Diversity and Inclusion Training at Niagara Takes on Special Meaning

  • Published
  • By Bo Joyner
  • Headquarters Air Force Reserve Command

As Air Force Reserve Command’s director of Diversity and Inclusion, Lee Floyd has visited Reserve wings around the country to conduct Diversity 101 training, but he’s never had a visit quite like his recent trip to the 914th Air Refueling Wing, Niagara Falls Air Reserve Station, New York.

“It was heart-wrenching. It was draining. It was stressful, but it was much needed and it was extremely productive,” Floyd said of his TDY to Niagara where he led three Diversity 101 classes a day over a four-day period.

Floyd said that the trip to Niagara had been planned for months, but the May 14 shooting at a Tops Friendly Market store in nearby Buffalo where 10 Black people were killed and three others were injured led him to believe these Diversity and Inclusion training sessions would be different than most.

“I talked to my team at Niagara on my way there, and we decided not to commit the entire two hours to this training, but to afford those folks an opportunity to get some things off of their chest,” he said. “In the very first class, I told the attendees that we are going to stray off of the agenda and I want to open the floor to anyone who wants to discuss what transpired. And the flood gates opened.
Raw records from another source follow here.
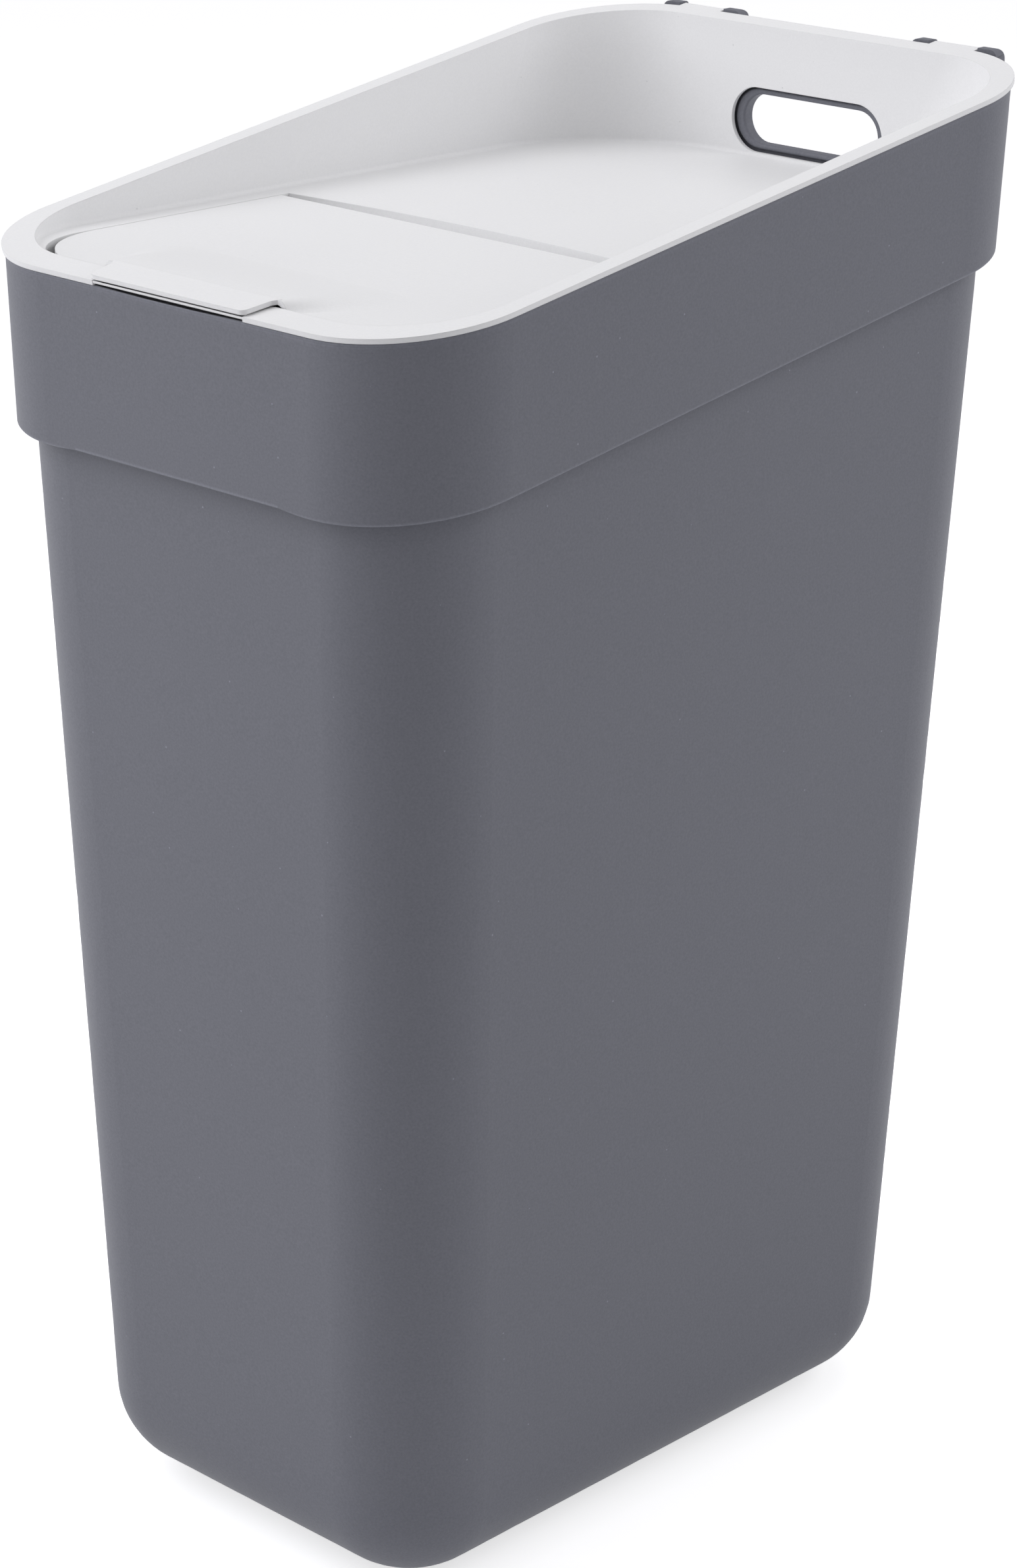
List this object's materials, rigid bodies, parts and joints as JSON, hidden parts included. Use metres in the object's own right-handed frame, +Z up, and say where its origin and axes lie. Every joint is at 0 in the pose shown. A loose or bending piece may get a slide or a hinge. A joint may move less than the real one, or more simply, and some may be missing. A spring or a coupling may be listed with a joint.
{
  "type": "lidded waste bin",
  "caption": "Tall tapered rectangular waste bin with a stepped collar, a sloping rim lid, a hinged flap with a lifting tab and a handle hole through the back.",
  "frame": {"origin": "centre of the bounding box's footprint, on the floor under the feet", "axes": "+Z up, -Y towards the front with the flap's tab, +X to the right as seen from the front"},
  "size_m": [0.26, 0.3845, 0.5938],
  "materials": {
    "bucket_plastic": "fine matte texture, dark blue-grey",
    "lid_plastic": "fine matte texture, near white",
    "foot_rubber": "matte black"
  },
  "bodies": {
    "bucket": {"bucket": "bucket_plastic", "foot_front_left": "foot_rubber", "foot_front_right": "foot_rubber", "foot_rear_left": "foot_rubber", "foot_rear_right": "foot_rubber"},
    "lid": {"lid": "lid_plastic"},
    "flap": {"flap": "lid_plastic"}
  },
  "joints": [
    {"name": "lid_lift", "type": "slide", "parent": "bucket", "child": "lid", "axis": [0, 0, 1], "range_m": [0, 0.12]},
    {"name": "flap_hinge", "type": "hinge", "parent": "lid", "child": "flap", "pos_m": [0, -0.0319, 0.53209], "axis": [-1, 0, 0], "range_deg": [0, 95]}
  ]
}
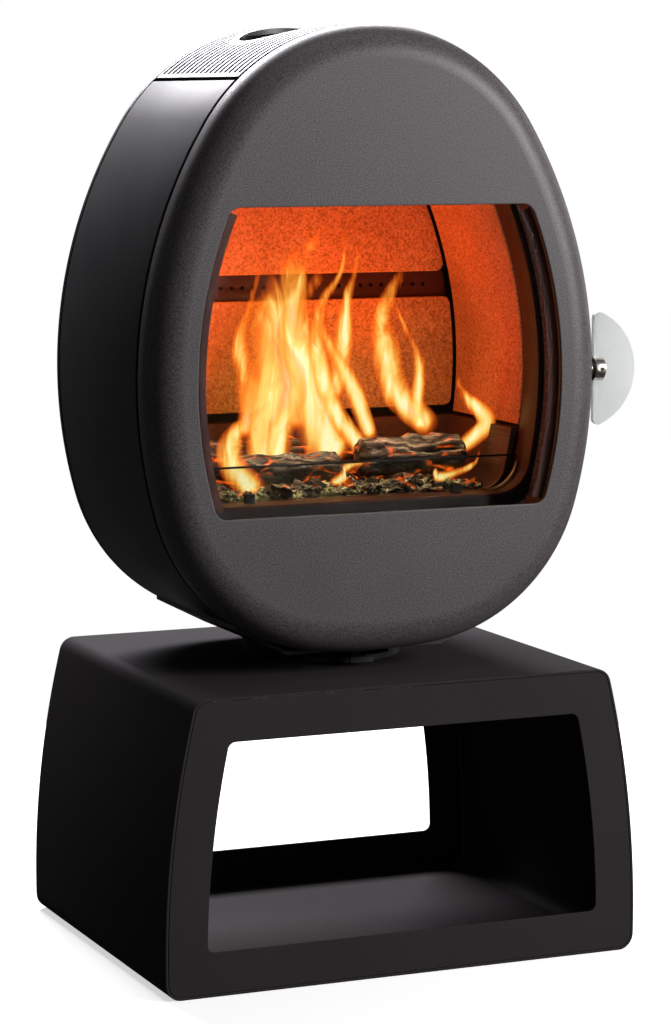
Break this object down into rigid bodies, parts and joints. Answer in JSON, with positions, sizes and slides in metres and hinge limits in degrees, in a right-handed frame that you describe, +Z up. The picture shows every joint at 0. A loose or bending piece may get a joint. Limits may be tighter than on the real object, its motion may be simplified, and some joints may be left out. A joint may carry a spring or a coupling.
{
  "type": "wood burning stove",
  "caption": "Oval wood burning stove on a log store pedestal, with a hinged glazed door, half-moon handle, top grille and flue socket.",
  "frame": {"origin": "centre of the pedestal's underside, on the floor", "axes": "+X towards the door handle's side, -Y towards the front, +Z up"},
  "size_m": [0.6015, 0.44, 1.029],
  "materials": {
    "pedestal_paint": "satin",
    "casing_paint": "satin",
    "cast_paint": "matte",
    "dark_steel": "matte",
    "hot_steel": "matte",
    "tray_iron": "matte",
    "bare_steel": "satin",
    "refractory": "matte",
    "clear_glass": "gloss",
    "guard_glass": "gloss",
    "frosted_glass": "satin",
    "rope": "matte",
    "ash": "matte",
    "charred_wood": "matte"
  },
  "bodies": {
    "stove": {"pedestal_wrap": "pedestal_paint", "pedestal_front_panel": "pedestal_paint", "pedestal_rear_panel": "pedestal_paint", "panel_tabs": "pedestal_paint", "neck_flange": "dark_steel", "neck_tube": "dark_steel", "neck_bolts": "dark_steel", "valve_seat": "dark_steel", "valve_pin": "bare_steel", "side_wrap_left": "casing_paint", "side_wrap_right": "casing_paint", "top_grille": "cast_paint", "bottom_grille": "cast_paint", "rear_cover": "casing_paint", "rear_cover_screws": "bare_steel", "cover_posts": "bare_steel", "heat_shield": "bare_steel", "shield_spacers": "bare_steel", "firebox_shell": "dark_steel", "firebox_back": "dark_steel", "front_frame": "dark_steel", "throat_liner": "hot_steel", "hearth_tray": "tray_iron", "grate": "tray_iron", "ash_pan": "dark_steel", "side_brick_left": "refractory", "side_brick_right": "refractory", "back_brick_lower": "refractory", "back_brick_upper": "refractory", "air_bar": "hot_steel", "brick_clips": "dark_steel", "baffle_brick": "refractory", "smoke_deflector": "hot_steel", "deflector_rails": "dark_steel", "flue_socket": "cast_paint", "flue_bolts": "bare_steel", "ember_guard": "guard_glass", "guard_feet": "dark_steel", "ash_bed": "ash", "logs": "charred_wood", "hinge_arms": "bare_steel", "catch_bracket": "bare_steel", "catch_pin": "bare_steel"},
    "door": {"door_shell": "casing_paint", "door_glass": "clear_glass", "glass_seal": "rope", "door_frame": "hot_steel", "frame_bosses": "dark_steel", "frame_screws": "bare_steel", "door_seal": "rope", "door_lugs": "dark_steel", "hinge_pins": "bare_steel", "handle_bush": "bare_steel"},
    "handle": {"handle_shaft": "bare_steel", "handle_grip": "frosted_glass", "grip_screw": "bare_steel", "latch_hook": "bare_steel", "shaft_nut": "bare_steel"},
    "air_valve": {"air_damper": "dark_steel", "air_knob": "dark_steel"}
  },
  "joints": [
    {"name": "door_open", "type": "hinge", "parent": "stove", "child": "door", "pos_m": [-0.252, -0.124, 0.6437], "axis": [0, 0, -1], "range_deg": [0, 95]},
    {"name": "handle_turn", "type": "hinge", "parent": "door", "child": "handle", "pos_m": [0.26, -0.128, 0.6475], "axis": [1, 0, 0], "range_deg": [0, 40]},
    {"name": "air_lever_turn", "type": "hinge", "parent": "stove", "child": "air_valve", "pos_m": [0, 0.02, 0.331], "axis": [0, 0, 1], "range_deg": [-25, 25]}
  ]
}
“Those Citizen Airmen up there had gone through something traumatic. There were members within the unit who were intimately affected by this tragedy. One member, specifically, had an uncle killed and a cousin inside the store when the shooting took place. We had countless members who said they lived within three blocks of this place and had shopped there on a number of occasions.”

First Lt. Ron Fugate, 914th Diversity and Inclusion board member, said it was enlightening to hear from so many of his Reserve brothers and sisters on how the shooting had impacted them.

“I can speak to how the Tops shooting affected my family and me, but I never considered the array of individuals affected on base, how our responders and law enforcement were affected,” he said. “How basically everyone who wears the uniform was affected.”

Floyd said that many Niagara Reservists were having a difficult time processing the fact that the alleged shooter, an 18-year-old white male, would conduct an act of domestic terrorism in their community where his sole stated purpose was to kill as many Black people as possible. Many people said they were still too scared to go shopping or to a movie theater or any other public place.

“The true essence of Reserve Citizen Airmen is that we are part of the communities where we serve and when something like this happens in the community, we need to engage,” Floyd said. “We really need to make sure these people know we’ve got their back and we are here for them. I think that’s a valuable lesson we learned from this shooting in Buffalo.

“I have made a commitment. God forbid that anything like this should ever happen again, but if it does, I am not waiting for an invitation. I am heading to that location. We are going to be there. We have the skillset necessary to facilitate those tough discussions.”

Fugate said he is confident that Team Niagara will continue the discussion on diversity and inclusion in the future.

“After participating in these classes, I’m 100% reenergized in this endeavor because I feel like there are not just some, but a lot of individuals on this base who feel this is a worthwhile endeavor,” he said. “It’s important. It’s needed. So, I’m ready to continue it.”

The 914th Diversity and Inclusion committee formed more than a year ago and is one of the first wing D&I committees established within AFRC. Col. Tom McElhinney, 914th Air Refueling Wing vice commander, chairs the 914th Diversity and Inclusion board and ultimately led the push to invite AFRC's D&I team for this unique training. The 914th Air Refueling Wing commander, Col. Lara Morrison, said she agrees with Fugate's sentiment on the wing's Diversity and Inclusion program being a worthwhile endeavor.

"I applaud the work of Colonel McElhinney, Lieutenant Fugate and our entire 914th Diversity and Inclusion team in bringing this training to Niagara," Morrison said. "They've been working nonstop for over a year through COVID-19 and other delays to bring AFRC's D&I team here. I'm glad we were finally able to host it for our Airmen."

Floyd said he was extremely proud of the 914th Reservists who were courageous enough to share some very intimate thoughts and feelings about the shooting.

“Some people flat out said they didn’t think their leadership cared about what happened or how it was affecting them, but I think these sessions helped them to see that their leadership does indeed care and that the Niagara leadership is committed to ensuring they continue to provide an avenue to the members to continue the dialogue and to evaluate opportunities for partnerships within the community,” he said.

“We experienced tears, frustrations, anger – the gamut of emotions. But at the end of the day, I am confident in saying that the wing came together as one. These sessions were truly heart-wrenching, but I’m confident in saying that they helped make Team Niagara stronger.”